Uzoji stood at the stove, kofi already steeping, and another batch of lentil fritters coming to the table. Niccolette nibbled at one, idly; she had stopped flinching at the heavy spices, Aremu noticed, but he could not have said when. Chibugo sat wrapped in a blanket at the table, still looking more than a little nauseous, his arm wrapped in a crisp white bandage. He reached for the kofi when it came, though, and sighed at the first sip.

“Well,” Uzoji brought the kofi and the plate both to the table, and set them down. He rested his elbows on the metal, and looked at each of them in turn, even Niccolette. “We can’t have this again,” he said, rubbing the thin layer of stubble on his head.

“I won’t bring anyone aboard again,” Chibugo said, bitterly. “Fuck, I’m – I’m damned sorry, Uzoji,” he looked up at him, and grimaced.

Uzoji nodded. “Maybe that’s wise,” he glanced at Aremu, and raised his eyebrows.

Aremu shrugged.

Uzoji nodded again. “No,” he said, slowly. “Floods, Chibugo, I – uh – you’re a man, and I wouldn’t…” he grinned, sheepishly, glancing at Niccolette.

“Do not ask me,” Niccolette grinned, and took another tiny bite of her fritter.

Uzoji nodded. “Some rules, then,” he said, simply. “No guests in the helm – no guests unless the helm’s locked up or manned. No guests in the engine room. Better if they don’t stay overnight, if you can avoid it. What else?” He glanced at Chibugo, who shrugged, and then to Niccolette.

Niccolette nibbled on her fritter again, and turned to Aremu. “What do you think?” She asked.

Aremu was on his third fritter already, and considering a second cup of kofi. He held, surprised, and looked at Niccolette, and he knew without looking that Uzoji was doing the same. There was a smile on his friend’s face, warm and growing, and Aremu did not dare do anything to spoil it.

“I could rewire the sequence,” Aremu suggested, and he looked from Niccolette to Chibugo and to Uzoji. “That way – even if someone… did get in, again, they wouldn’t be able to start the ship. Just – which order the levers need to be pulled in, which levers even. It’ll take some time, but we have the schematics. It shouldn’t be too difficult.”

“Excellent,” Uzoji wasn’t doing any better at hiding his grin. He drank another sip of his kofi, and sat back.

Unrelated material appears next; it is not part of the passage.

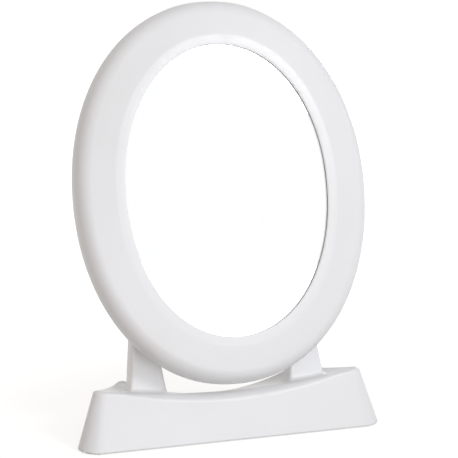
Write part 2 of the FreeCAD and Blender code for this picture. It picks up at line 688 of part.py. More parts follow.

The sunlight had risen further, and it spilled in through the kitchen’s tiny window now, bathing the four of them in its warm glow. Even Chibugo straightened up a little at the brush of it, and sighed, and took a fritter for himself. As one, they waited, and they rested, and they simply were. Aremu smiled to see it, and he did not take himself away, did not look for the stars above or the distant desert below, but felt – in that moment – that he had all he needed, there before him. Sitting there in the growing glowing light, he could not feel any lack; sitting there, he could feel at home.